**Work to do**.
Produce word for word the lines of the data below running from the one that has "const box = new" to the one that has "bpy.data.objects.remove(obj)", inclusive, and no others.

**Source excerpt**.
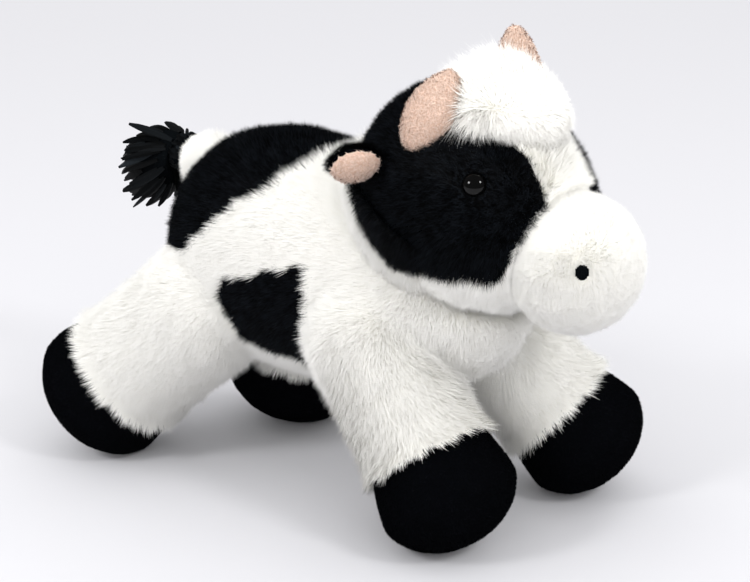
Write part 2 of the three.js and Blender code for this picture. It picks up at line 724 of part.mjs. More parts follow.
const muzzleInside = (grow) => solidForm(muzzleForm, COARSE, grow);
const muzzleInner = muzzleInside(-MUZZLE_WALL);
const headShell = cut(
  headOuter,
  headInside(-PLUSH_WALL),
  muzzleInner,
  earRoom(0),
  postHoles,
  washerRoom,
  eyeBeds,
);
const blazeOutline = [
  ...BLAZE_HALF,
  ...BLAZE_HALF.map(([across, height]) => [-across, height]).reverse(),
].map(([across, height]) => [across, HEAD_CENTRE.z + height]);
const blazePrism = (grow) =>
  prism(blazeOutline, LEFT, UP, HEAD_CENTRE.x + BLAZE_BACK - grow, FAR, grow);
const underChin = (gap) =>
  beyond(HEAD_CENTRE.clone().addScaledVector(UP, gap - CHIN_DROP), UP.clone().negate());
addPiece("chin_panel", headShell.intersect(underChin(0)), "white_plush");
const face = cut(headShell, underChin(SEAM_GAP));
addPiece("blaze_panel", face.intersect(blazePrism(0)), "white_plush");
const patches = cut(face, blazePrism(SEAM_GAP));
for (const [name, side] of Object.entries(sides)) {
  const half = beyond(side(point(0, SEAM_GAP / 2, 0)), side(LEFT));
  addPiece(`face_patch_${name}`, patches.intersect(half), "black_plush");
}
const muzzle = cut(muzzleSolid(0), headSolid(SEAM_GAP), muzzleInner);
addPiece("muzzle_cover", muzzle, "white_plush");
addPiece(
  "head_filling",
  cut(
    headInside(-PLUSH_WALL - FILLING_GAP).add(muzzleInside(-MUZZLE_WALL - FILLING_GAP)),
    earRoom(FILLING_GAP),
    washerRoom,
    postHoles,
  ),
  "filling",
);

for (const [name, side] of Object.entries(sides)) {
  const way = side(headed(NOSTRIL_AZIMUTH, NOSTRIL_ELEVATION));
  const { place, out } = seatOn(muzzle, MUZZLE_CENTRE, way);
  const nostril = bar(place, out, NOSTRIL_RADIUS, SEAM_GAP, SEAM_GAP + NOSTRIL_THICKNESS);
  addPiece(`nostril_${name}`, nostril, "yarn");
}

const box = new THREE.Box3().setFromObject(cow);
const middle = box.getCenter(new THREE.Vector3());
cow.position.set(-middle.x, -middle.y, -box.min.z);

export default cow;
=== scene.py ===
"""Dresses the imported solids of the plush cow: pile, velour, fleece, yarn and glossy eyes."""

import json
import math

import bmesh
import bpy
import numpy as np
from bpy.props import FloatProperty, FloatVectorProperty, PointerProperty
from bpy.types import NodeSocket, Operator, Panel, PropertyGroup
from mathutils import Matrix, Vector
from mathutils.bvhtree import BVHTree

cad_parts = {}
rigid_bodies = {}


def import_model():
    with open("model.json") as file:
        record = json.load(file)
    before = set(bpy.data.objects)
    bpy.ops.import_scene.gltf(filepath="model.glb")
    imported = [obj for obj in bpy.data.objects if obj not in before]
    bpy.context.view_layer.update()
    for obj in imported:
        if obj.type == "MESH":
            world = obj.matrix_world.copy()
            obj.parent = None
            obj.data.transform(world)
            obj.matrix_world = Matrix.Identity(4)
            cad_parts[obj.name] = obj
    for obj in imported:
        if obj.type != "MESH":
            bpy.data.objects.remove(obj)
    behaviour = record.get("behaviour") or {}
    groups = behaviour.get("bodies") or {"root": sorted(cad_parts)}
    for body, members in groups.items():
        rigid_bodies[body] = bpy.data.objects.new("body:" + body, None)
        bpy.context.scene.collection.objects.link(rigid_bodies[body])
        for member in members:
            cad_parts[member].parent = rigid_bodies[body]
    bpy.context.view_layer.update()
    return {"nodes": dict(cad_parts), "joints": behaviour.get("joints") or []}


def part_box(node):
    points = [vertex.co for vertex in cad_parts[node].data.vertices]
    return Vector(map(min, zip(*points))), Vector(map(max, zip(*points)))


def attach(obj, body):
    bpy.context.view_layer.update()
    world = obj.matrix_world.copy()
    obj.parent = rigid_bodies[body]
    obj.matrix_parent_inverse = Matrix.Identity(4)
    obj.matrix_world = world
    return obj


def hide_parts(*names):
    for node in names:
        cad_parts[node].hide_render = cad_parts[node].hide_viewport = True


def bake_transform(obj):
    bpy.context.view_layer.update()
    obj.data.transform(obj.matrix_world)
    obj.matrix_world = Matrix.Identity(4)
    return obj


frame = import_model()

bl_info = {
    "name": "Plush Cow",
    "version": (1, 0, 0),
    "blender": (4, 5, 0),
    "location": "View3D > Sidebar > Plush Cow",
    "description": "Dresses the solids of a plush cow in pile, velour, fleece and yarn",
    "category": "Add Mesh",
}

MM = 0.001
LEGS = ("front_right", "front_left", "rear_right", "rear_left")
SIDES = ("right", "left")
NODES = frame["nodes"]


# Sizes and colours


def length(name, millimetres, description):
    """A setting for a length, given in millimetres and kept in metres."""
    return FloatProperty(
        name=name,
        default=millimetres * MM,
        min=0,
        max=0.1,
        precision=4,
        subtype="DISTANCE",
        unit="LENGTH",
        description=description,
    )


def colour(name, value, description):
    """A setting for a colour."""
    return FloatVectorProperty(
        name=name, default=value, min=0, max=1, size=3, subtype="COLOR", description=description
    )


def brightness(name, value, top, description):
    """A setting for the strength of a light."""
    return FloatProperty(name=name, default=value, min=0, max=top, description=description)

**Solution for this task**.
const box = new THREE.Box3().setFromObject(cow);
const middle = box.getCenter(new THREE.Vector3());
cow.position.set(-middle.x, -middle.y, -box.min.z);

export default cow;
=== scene.py ===
"""Dresses the imported solids of the plush cow: pile, velour, fleece, yarn and glossy eyes."""

import json
import math

import bmesh
import bpy
import numpy as np
from bpy.props import FloatProperty, FloatVectorProperty, PointerProperty
from bpy.types import NodeSocket, Operator, Panel, PropertyGroup
from mathutils import Matrix, Vector
from mathutils.bvhtree import BVHTree

cad_parts = {}
rigid_bodies = {}


def import_model():
    with open("model.json") as file:
        record = json.load(file)
    before = set(bpy.data.objects)
    bpy.ops.import_scene.gltf(filepath="model.glb")
    imported = [obj for obj in bpy.data.objects if obj not in before]
    bpy.context.view_layer.update()
    for obj in imported:
        if obj.type == "MESH":
            world = obj.matrix_world.copy()
            obj.parent = None
            obj.data.transform(world)
            obj.matrix_world = Matrix.Identity(4)
            cad_parts[obj.name] = obj
    for obj in imported:
        if obj.type != "MESH":
            bpy.data.objects.remove(obj)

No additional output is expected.